There is no official text book for this class. I will post slides and pointers to reading materials. Recommended books for further reading include (* freely available online):

* The Elements of Statistical Learning: Data Mining, Inference, and Prediction by Trevor Hastie, Robert Tibshirani and Jerome Friedman.
* Understanding Machine Learning: From Theory to Algorithms by Shai Shalev-Shwartz and Shai Ben-David.
* A Course in Machine Learning by Hal Daumé III.
Pattern Classification, 2nd Edition by Richard O. Duda, Peter E. Hart, David G. Stork.
Pattern Recognition and Machine Learning by Christopher M. Bishop.
Machine Learning by Tom Mitchell.
Probabilistic Graphical Models by Daphne Koller and Nir Friedman.

Assignments

There will be up to five homeworks, one midterm exam, one final exam and one project (dates posted on the schedule). The homeworks are to be done individually and in MATLAB. The project can be done either individually or in groups of up to 3 students. (More people implies a higher expectation.)
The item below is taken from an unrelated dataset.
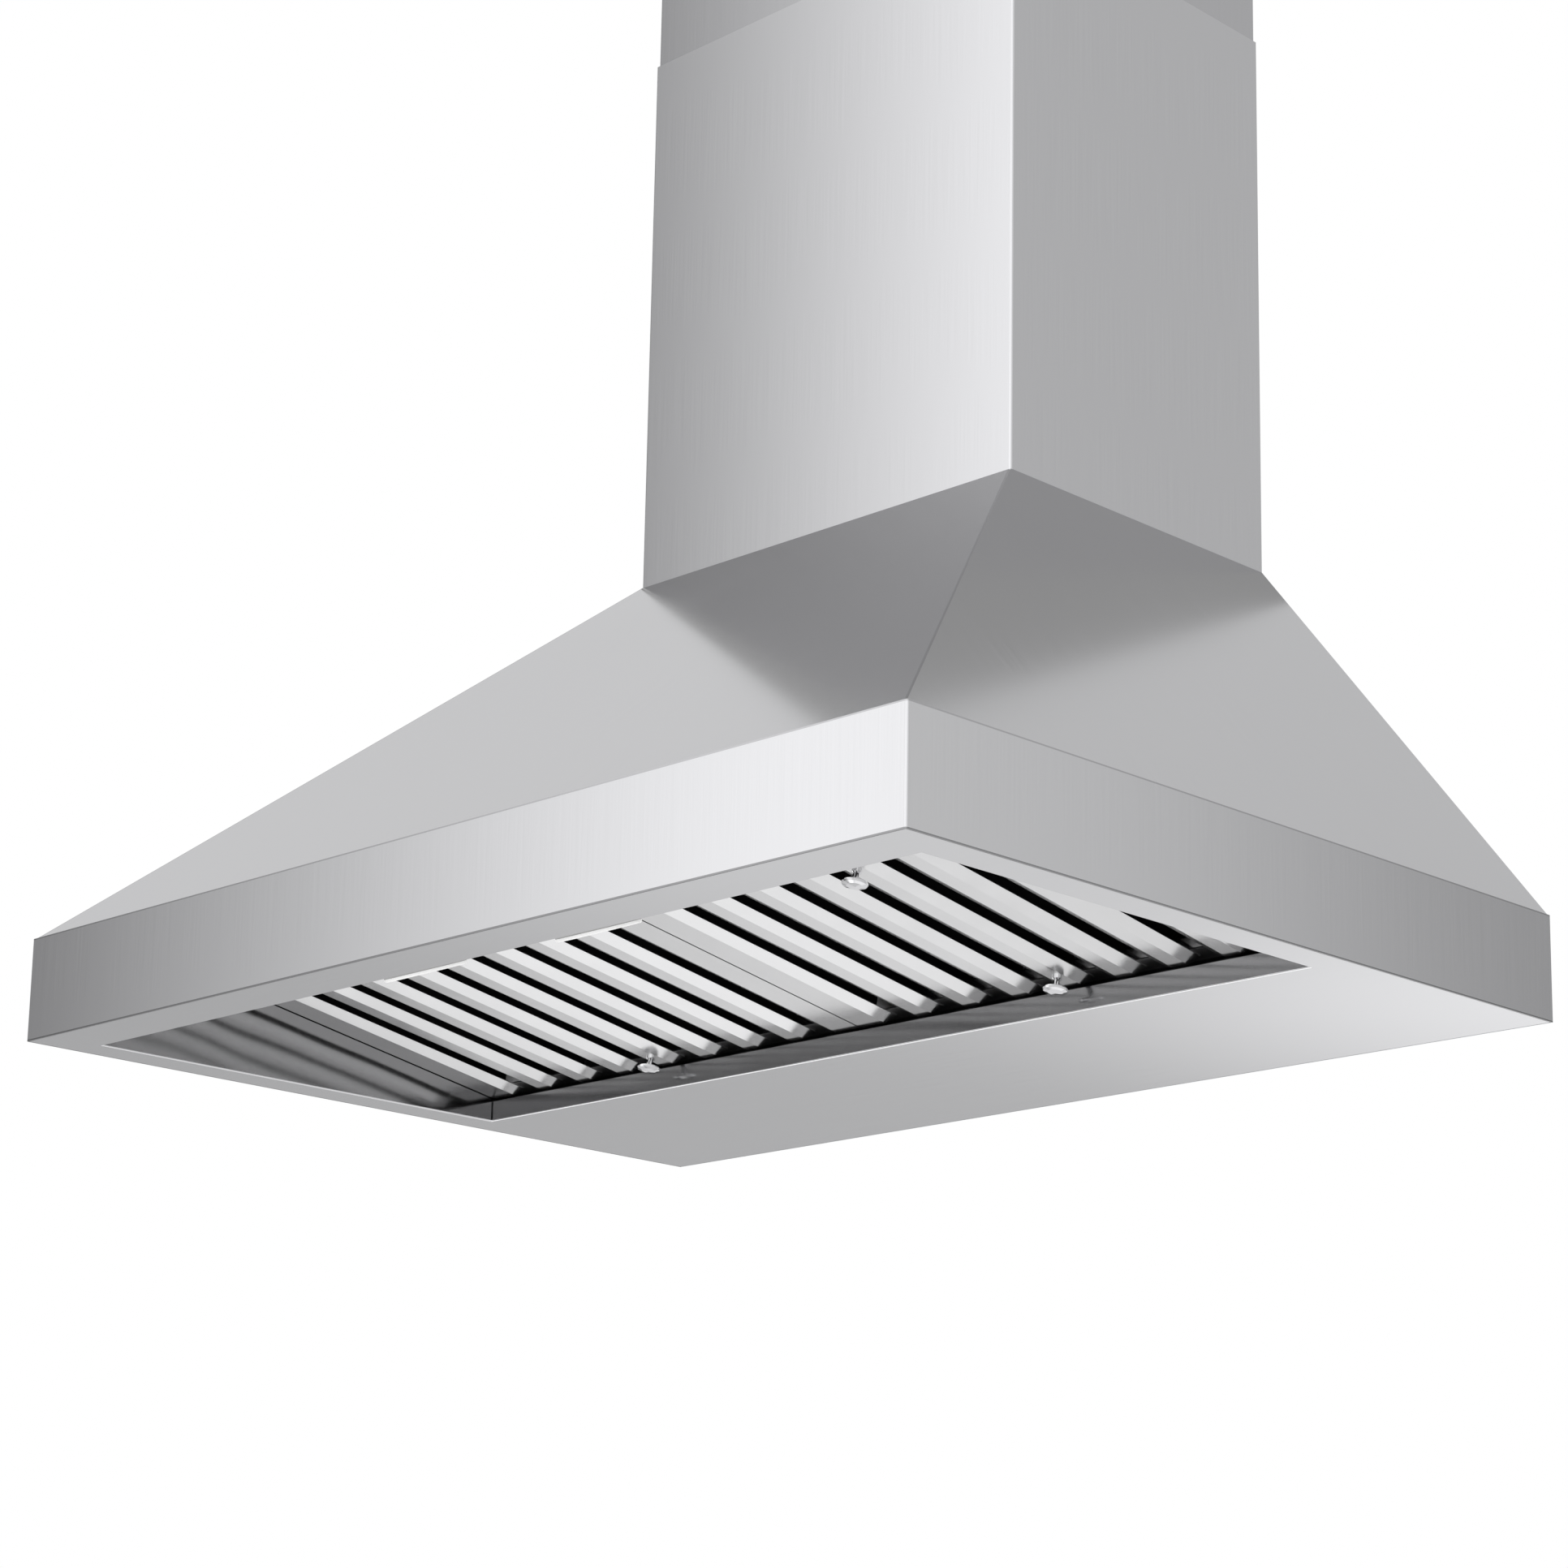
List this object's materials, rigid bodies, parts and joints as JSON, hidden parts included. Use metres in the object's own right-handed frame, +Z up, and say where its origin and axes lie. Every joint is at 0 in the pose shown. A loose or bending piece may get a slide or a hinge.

For the project, you will write a half-page project plan (around 1-2 weeks before the midterm), a 2-4 page preliminary results report (around 1-2 weeks after the midterm) and a 4-8 page final results report (around 1-2 weeks before the final exam). The project should include: Neither I nor the TAs will provide any help regarding programming-related issues.

Grading

Homeworks: 25%
Midterm exam: 25%
Final exam: 25%
Project: 25%

Late policy

Assignments are to be submitted by the due date listed. Each person will be allowed seven days of extensions which can be applied to any combination of assignments during the semester. Use of a partial day will be counted as a full day. Extensions cannot be used after the final day of classes. Please, use the extension days wisely!

Assignments will NOT BE accepted if they are more than five days late.

Academic Honesty

Please read the departmental academic integrity policy here. This will be followed unless we provide written documentation of exceptions. We encourage you to interact amongst yourselves: you may discuss and obtain help with basic concepts covered in lectures and homework specification (but not solution). However, unless otherwise noted, work turned in should reflect your own efforts and knowledge. Sharing or copying solutions is unacceptable and could result in failure. You are expected to take reasonable precautions to prevent others from using your work.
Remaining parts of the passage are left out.